Whether departments want it to happen or not, the form of scholarship is going to change, he said. Rather than avoiding that, scholars should consider the ramifications, he said, by redesigning dissertations. "Once you lose the monograph, what’s the future of the long argument?" he asked. "What is the life of the mind is going to look like when it’s no longer stored on the page?" The answers will become clear when those about to become professors or public intellectuals are set free from the traditional dissertation, he said, and are encouraged to produce digital works.

Several also noted that the digital projects that might replace traditional dissertations may well be more oriented to teaching than are most monographs -- and that such an emphasis would reflect the reality that most graduate students will be finding jobs focused on teaching, not research.

Kathleen Fitzpatrick, professor of media studies at Pomona College and director of scholarly communication at the MLA, said that much more needs to change than simply telling graduate students they can prepare dissertations online. Graduate students who are doing digital work are "being given very mixed messages” from faculty members on such questions as whether they should let dissertation drafts circulate digitally in advance. Some faculty members approve of what is common practice among those who work online, while others frown upon it. Some warn graduate students that if they do so they will have a tougher time finding a publisher, while others say that online discussions about one's work can "help demonstrate that there is an audience."

Digital publishing is more collaborative than the traditional model, she said. "It's a shift from thinking about individual discrete products of scholarship" to "a more constant process of communication."

Further, these shifts require changing the way professors think about their graduate students' careers. When she has talked to many professors about the shift away from monograph dissertations, Fitzpatrick said, many seem to feel "anticipatory remorse," and think they are somehow hurting their graduate students' future careers by not encouraging them to produce what could become a book. "The problem with this is that the career this graduate student will have looks different from the careers we have expected," she said.

"It should be our jobs to support new kinds of work," she said. And for faculty members trained before the digital era, she said that means a responsibility to "learn how to read in new formats," not just to look for linear arguments over hundreds of pages.

Fitzpatrick made a comment in closing that inspired several of the questions from the audience. She said that she recently gave a talk at a digital humanities center and a graduate student told her about a project, and the dilemma of whether to approach it as a book-length writing project or a digital work. "I blurted out to do the risky thing," the digital project, Fitzpatrick said. But she quickly found herself wondering if that was wise, given that she didn't know about the support this graduate student would have. So she amended her advice a little. "The thing you have passion for is the thing you should be doing," she said. "But make sure somebody's got your back."

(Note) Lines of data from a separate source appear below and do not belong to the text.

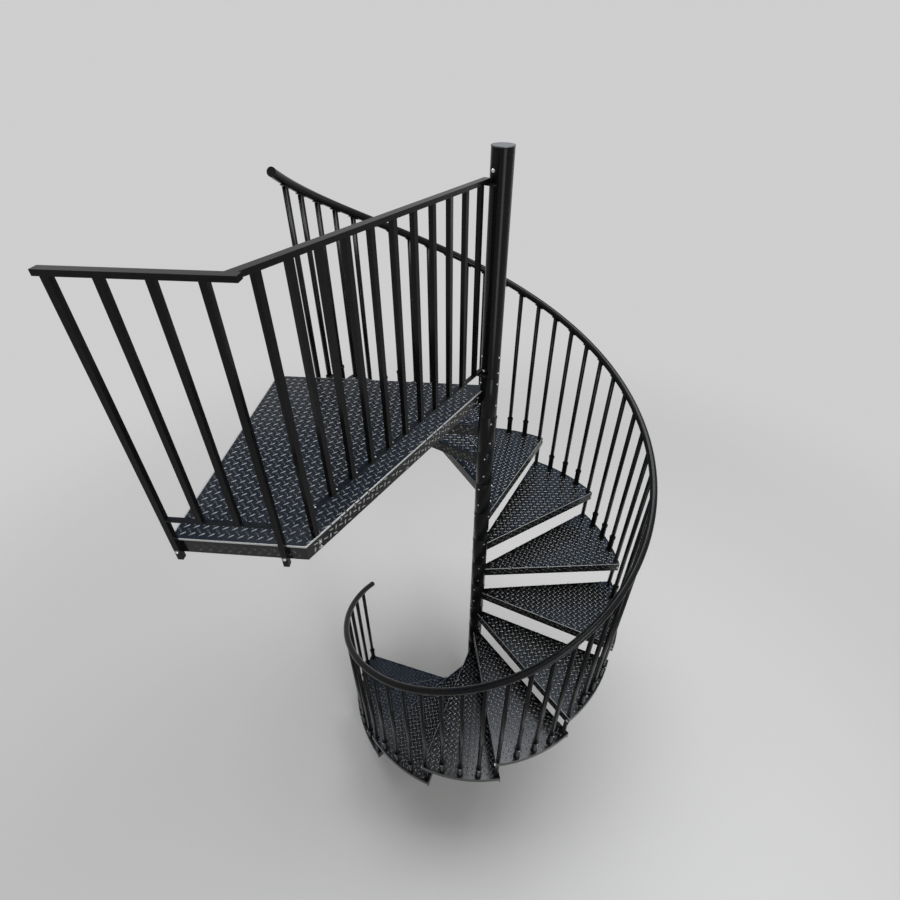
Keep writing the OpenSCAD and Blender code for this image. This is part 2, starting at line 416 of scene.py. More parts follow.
def lozengeTree():
    # Raised lozenges on a square grid, each at right angles to its neighbours, kept where
    # the middle and both tips lie on the region
    tree, given = openTree("lozenges", [
        ("Pitch", "Float", 0.0242), ("Count", "Int", 81), ("Sheet Turn", "Float", 0.0),
        ("Length", "Float", 0.029), ("Width", "Float", 0.009), ("Height", "Float", 0.0016),
        ("Taper", "Float", 0.62), ("Pinch", "Float", 0.94), ("Material", "Material", None)])
    pitch, count = given["Pitch"], given["Count"]
    span = pitch * (count - 1)
    grid = span.node("GeometryNodeMeshGrid", {},
        {"Size X": span, "Size Y": span, "Vertices X": count, "Vertices Y": count})
    place = span.node("GeometryNodeInputPosition")
    parts = span.node("ShaderNodeSeparateXYZ", {}, {0: place})
    row = (parts / pitch).math("ROUND", parts / pitch)
    column = (parts.sibling(1) / pitch).math("ROUND", parts.sibling(1) / pitch)
    odd = row.math("FLOORED_MODULO", row + column, 2.0)
    grid = grid.node("GeometryNodeStoreNamedAttribute", {"data_type": "FLOAT"},
        {"Geometry": grid, "Name": "odd", "Value": odd})
    turn = given["Sheet Turn"] + math.radians(45)
    spin = turn.node("ShaderNodeCombineXYZ", {}, {"Z": turn})
    spin = spin.node("FunctionNodeEulerToRotation", {}, {0: spin})
    grid = grid.node("GeometryNodeTransform", {}, {"Geometry": grid, "Rotation": spin})
    heading = turn + named(turn, "FLOAT", "odd") * math.radians(90)
    reach = given["Length"] * 0.5
    along = heading.node("ShaderNodeCombineXYZ", {},
        {"X": heading.math("COSINE", heading) * reach, "Y": heading.math("SINE", heading) * reach})
    hits = []
    for side in (-1.0, 0.0, 1.0):
        step = along.node("ShaderNodeVectorMath", {"operation": "SCALE"},
            {0: along, "Scale": side})
        start = step.node("ShaderNodeVectorMath", {"operation": "ADD"}, {0: place, 1: step})
        start = start.node("ShaderNodeVectorMath", {"operation": "ADD"},
            {0: start, 1: (0, 0, 0.5)})
        hits.append(start.node("GeometryNodeRaycast", {}, {"Target Geometry": given["Geometry"],
            "Source Position": start, "Ray Direction": (0, 0, -1), "Ray Length": 1.0}, out="Is Hit"))
    kept = hits[0].math("MULTIPLY", hits[0], hits[1]) * hits[2]
    points = grid.node("GeometryNodeMeshToPoints", {}, {"Mesh": grid, "Selection": kept})
    # One lozenge: a circle pinched into a lens and drawn up to a smaller top
    lens = grid.node("GeometryNodeMeshCircle", {"fill_type": "NGON"},
        {"Vertices": 12, "Radius": 1.0})
    corner = lens.node("ShaderNodeSeparateXYZ", {}, {0: place})
    pinch = (1.0 - corner * corner * given["Pinch"]) ** 0.5
    shaped = corner.node("ShaderNodeCombineXYZ", {}, {"X": corner * reach,
        "Y": corner.sibling(1) * pinch * given["Width"] * 0.5})
    lens = lens.node("GeometryNodeSetPosition", {}, {"Geometry": lens, "Position": shaped})
    lift = lens.node("ShaderNodeCombineXYZ", {}, {"Z": given["Height"]})
    raised = lens.node("GeometryNodeExtrudeMesh", {"mode": "FACES"},
        {"Mesh": lens, "Offset": lift, "Offset Scale": 1.0, "Individual": False})
    raised = raised.node("GeometryNodeScaleElements", {"domain": "FACE"},
        {"Geometry": raised, "Selection": raised.sibling("Top"), "Scale": given["Taper"]})
    raised = raised.node("GeometryNodeSetShadeSmooth", {}, {"Geometry": raised})
    aim = heading.node("ShaderNodeCombineXYZ", {}, {"Z": heading})
    aim = aim.node("FunctionNodeEulerToRotation", {}, {0: aim})
    laid = points.node("GeometryNodeInstanceOnPoints", {},
        {"Points": points, "Instance": raised, "Rotation": aim})
    closeTree(tree, laid, given["Material"])
    return tree


def scatterTree():
    # The form at each point, turned by its spin and scaled by its size
    tree, given = openTree("scatter", [("Form", "Object", None), ("Material", "Material", None)])
    form = given["Form"].node("GeometryNodeObjectInfo", {}, {"Object": given["Form"]},
        out="Geometry")
    spin = named(form, "FLOAT_VECTOR", "spin")
    spin = spin.node("FunctionNodeEulerToRotation", {}, {0: spin})
    laid = form.node("GeometryNodeInstanceOnPoints", {}, {"Points": given["Geometry"],
        "Instance": form, "Rotation": spin, "Scale": named(form, "FLOAT_VECTOR", "size")})
    closeTree(tree, laid, given["Material"])
    return tree


def balusterTree():
    # A round bar on each point, cut along the handrail's slope at its top
    tree, given = openTree("balusters", [("Radius", "Float", 0.0127), ("Slope", "Float", 0.49),
        ("Sides", "Int", 32), ("Material", "Material", None)])
    bar = given["Radius"].node("GeometryNodeMeshCylinder", {"fill_type": "NGON"},
        {"Vertices": given["Sides"], "Radius": given["Radius"], "Depth": 1.0})
    bar = bar.node("GeometryNodeTransform", {}, {"Geometry": bar, "Translation": (0, 0, 0.5)})
    place = bar.node("GeometryNodeInputPosition")
    rim = bar.node("ShaderNodeSeparateXYZ", {}, {0: place}, out=2)
    bar = bar.node("GeometryNodeStoreNamedAttribute", {"data_type": "FLOAT"},
        {"Geometry": bar, "Name": "rim", "Value": rim.math("GREATER_THAN", rim, 0.5)})
    bar = bar.node("GeometryNodeSetShadeSmooth", {}, {"Geometry": bar})
    spin = named(bar, "FLOAT_VECTOR", "spin")
    aim = spin.node("FunctionNodeEulerToRotation", {}, {0: spin})
    laid = bar.node("GeometryNodeInstanceOnPoints", {}, {"Points": given["Geometry"],
        "Instance": bar, "Rotation": aim, "Scale": named(bar, "FLOAT_VECTOR", "size")})
    real = laid.node("GeometryNodeRealizeInstances", {}, {"Geometry": laid})
    turn = spin.node("ShaderNodeSeparateXYZ", {}, {0: spin}, out=2)
    spot = spin.node("ShaderNodeSeparateXYZ", {}, {0: place})
    across = spot.sibling(1) * turn.math("COSINE", turn) - spot * turn.math("SINE", turn)
    lift = across * given["Slope"].math("TANGENT", given["Slope"]) * named(turn, "FLOAT", "rim")
    lift = lift.node("ShaderNodeCombineXYZ", {}, {"Z": lift})
    cut = real.node("GeometryNodeSetPosition", {}, {"Geometry": real, "Offset": lift})
    closeTree(tree, cut, given["Material"])
    return tree


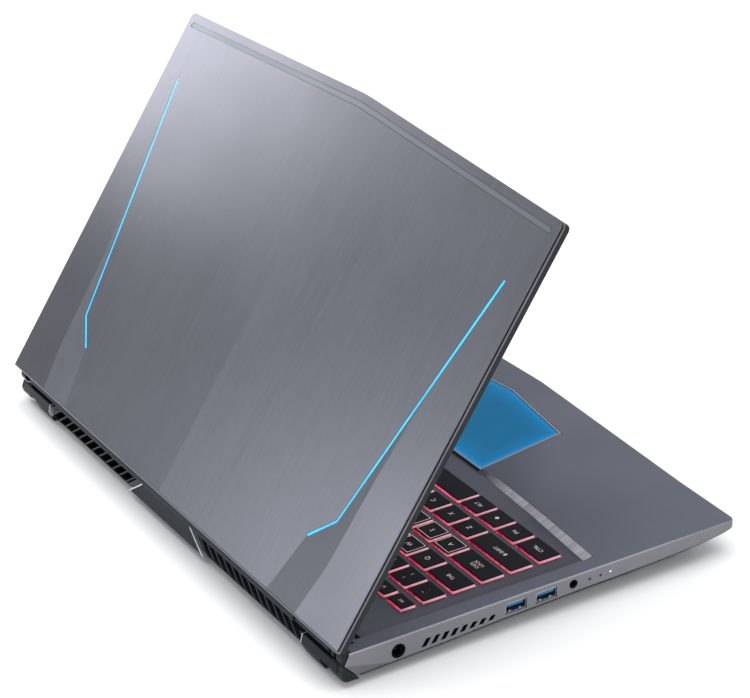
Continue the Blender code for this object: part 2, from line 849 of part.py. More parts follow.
def make_grille(side, slot):
    """Slanted fins between an upper and a lower rail, one casting."""
    name = "left" if side < 0 else "right"
    slant_reach = FIN_SLANT * (REAR_TOP_Z - FIN_LOW_Z)
    block_half_low = BLOCK_LOW_HALF - FIN_SLANT * (FIN_LOW_Z - BLOCK_LOW_Z)
    meshes = []
    x_low = block_half_low + 0.5
    while x_low < GRILLE_OUTER_X + slant_reach:
        fin = [
            (side * x_low, FIN_LOW_Z - 0.3),
            (side * (x_low + FIN_THICKNESS * 1.7), FIN_LOW_Z - 0.3),
            (side * (x_low + FIN_THICKNESS * 1.7 - slant_reach), REAR_TOP_Z),
            (side * (x_low - slant_reach), REAR_TOP_Z),
        ]
        meshes.append(outline_mesh("fin", fin, 120.5, 132.0, "Y"))
        x_low += FIN_PITCH
    fins = join_meshes(f"shape_fins_{name}", meshes)
    top_half = BLOCK_LOW_HALF - FIN_SLANT * (REAR_TOP_Z - BLOCK_LOW_Z)
    rail_face = [
        (side * (top_half + 0.5), REAR_TOP_Z),
        (side * (top_half + 0.5 + FIN_SLANT * 1.6), REAR_TOP_Z - 1.6),
        (side * GRILLE_OUTER_X, REAR_TOP_Z - 1.6),
        (side * GRILLE_OUTER_X, REAR_TOP_Z),
    ]
    grille = prism(f"rear_grille_{name}", rail_face, 121.6, REAR_TOP_Y, "Y", slot)
    low_face = [
        (side * block_half_low + side * 0.5, FIN_LOW_Z),
        (side * GRILLE_OUTER_X, FIN_LOW_Z),
        (side * GRILLE_OUTER_X, FIN_LOW_Z + 1.0),
        (side * (block_half_low + 0.5 - FIN_SLANT), FIN_LOW_Z + 1.0),
    ]
    unite(grille, prism(f"union_rail_{name}", low_face, 121.6, 124.0, "Y"))
    profile = [
        (121.7, FIN_LOW_Z),
        (125.0, FIN_LOW_Z),
        (127.4, FIN_LOW_Z + 0.9),
        (rear_face_y(FIN_LOW_Z + 2.6), FIN_LOW_Z + 2.6),
        (REAR_TOP_Y, REAR_TOP_Z),
        (121.7, REAR_TOP_Z),
    ]
    low, high = sorted((side * 20.0, side * GRILLE_OUTER_X))
    boolean(fins, prism(f"shape_grille_{name}", profile, low, high, "X"), "INTERSECT")
    unite(grille, fins)
    post = [(121.7, FIN_LOW_Z), (127.0, FIN_LOW_Z + 0.8), (rear_face_y(13.8) - 0.2, 13.8), (121.7, 13.8)]
    low, high = sorted((side * (GRILLE_OUTER_X - 1.4), side * (GRILLE_OUTER_X - 0.1)))
    unite(grille, prism(f"union_post_{name}", post, low, high, "X"))
    subtract(grille, hinge_clearance(side, "grille"))
    return grille


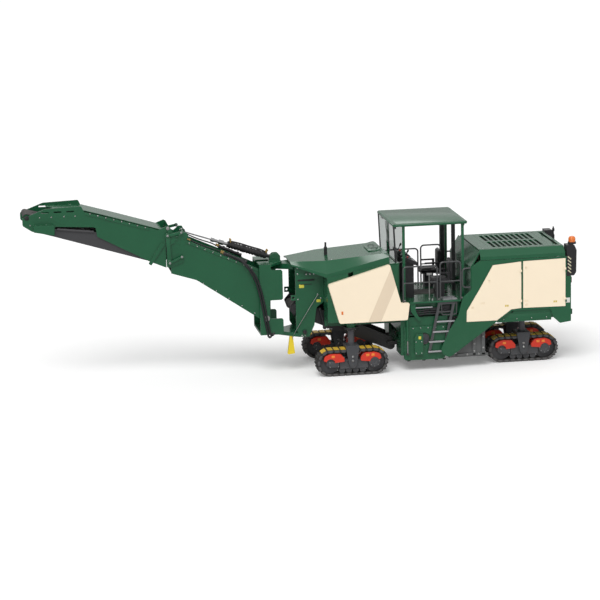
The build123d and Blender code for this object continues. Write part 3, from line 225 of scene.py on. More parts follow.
def choose(*pieces):
    """Select these pieces and no others, with the first one active."""
    bpy.ops.object.select_all(action="DESELECT")
    for piece in pieces:
        piece.select_set(True)
    bpy.context.view_layer.objects.active = pieces[0]


def pick_faces(piece, wanted):
    """Go into edit mode with only the faces selected that are wanted by centre and normal."""
    bpy.ops.object.mode_set(mode="EDIT")
    bpy.ops.mesh.select_mode(type="FACE")
    bpy.ops.mesh.select_all(action="DESELECT")
    bpy.ops.object.mode_set(mode="OBJECT")
    for face in piece.data.polygons:
        face.select = wanted(face.center, face.normal)
    bpy.ops.object.mode_set(mode="EDIT")


def top_faces(centre, normal):
    return normal.z > 0.9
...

Grad Students as 'Canaries in the Coal Mine'

The questions from the audience were notable in that they didn't challenge the central premise of the speakers that scholarly communication is changing, and that the traditional dissertation shouldn't be the only option. But people were clearly worried about whether anybody would support graduate students during this transition period. Even with all the enthusiasm about digital humanities, many grad students or junior professors fear that it only takes one Luddite member of a dissertation or hiring committee to squelch all kinds of creativity or careers.

One graduate student asked whether the digital projects would simply be added on to already full workloads. He said that it felt like graduate students were being asked "to do double the skills in half the time."

Damrosch said that faculty members needed to replace some traditional assignments with different kinds of work. He said, for instance, that in one of his courses, he has replaced one of the major papers students were required to do with a wiki instead.

The director of graduate studies at a university -- referencing the idea of having a graduate student's back -- asked if that was really possible for anyone on a graduate committee to do. How, she asked, can an adviser today be sure that a student who does a digital dissertation will do well on the job market? "Are we asking our graduate students to be canaries in a coal mine?" she asked. Another person asked for data on how people with nontraditional dissertations do in the job market, and was told that there aren't enough people to know.

Still another professor in the audience said that the changes being discussed will happen only if elite universities make them first. "Elite universities have to have everyone's back," he said. "Harvard has to change first" because, if it does, "then my provost ... will say it's O.K."

Smith, of Michigan, said that she understood the concerns about encouraging people to break out of traditional models of scholarship. But she said she worried about the idea of saying people need to be cautious until they earn tenure. "We mentor people to be careful," she said, as graduate students and as junior faculty members. "If everyone is careful all that time, they are going to be careful after they get tenure. We have to change the academy."